Cotton (Gossypium) stood at the center of the most exploitative production complex in human history: slavery. The physical anatomy of the plant defined how people laboring to harvest it experienced the task. Tightly planted cotton required people of smaller stature that could move through the rows with minimum damage to the bolls. Because the bolls ripen for harvesting from the lower to the upper stems, enslavers managing plantations thought Black women and children offered the best means to maximize harvesting output.

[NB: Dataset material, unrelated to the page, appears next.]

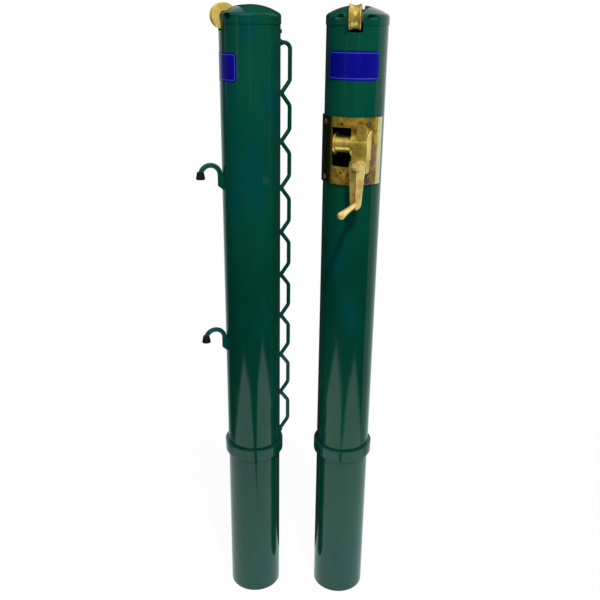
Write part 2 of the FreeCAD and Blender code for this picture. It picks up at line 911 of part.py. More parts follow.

The pericarp or wall of the fluffy cotton boll becomes hard and sharp as it dries. The bolls’ softness hides the reality of Black experience of handpicking cotton. Men, women and children bent over for up to 18 hours a day, harvesting cotton under extreme duress with the everyday physical threat of violence as the unforgiving pericarp cut and scratched their bare skin.

 

Gossypium hirsutum 

Le specie dei cotoni.

Parlatore, Filippo, (1816-1877).  

Florence: Stamperia Reale, 1866.

 

A Cotton Ball

Rice’s Seeds advertising

trade card

Jerome B. Rice & Co.: Cambridge, NY, ca. 1880.

 

This seed trade card is an example of the anti-black visual representations that both reflected and shaped attitudes towards people of color in post-slavery America. Racial distortions and the blurring of nature with Black people is a continuity of racial hierarchies suggesting that Black people are inferior to white people. The derogatory imagery enables people to absorb stereotypes, which in turn allows them to ignore and condone racism, injustice, and discrimination.

 

 

 

 

[Black women and men laboring on a cotton plantation]

Plowing through; the story of the Negro in agriculture.

Hullinger, Edwin. New York: Morrow, 1940.

 

[Herbarium specimen]

Gossypium hirsutum

NYBG William & Lynda Steere Herbarium.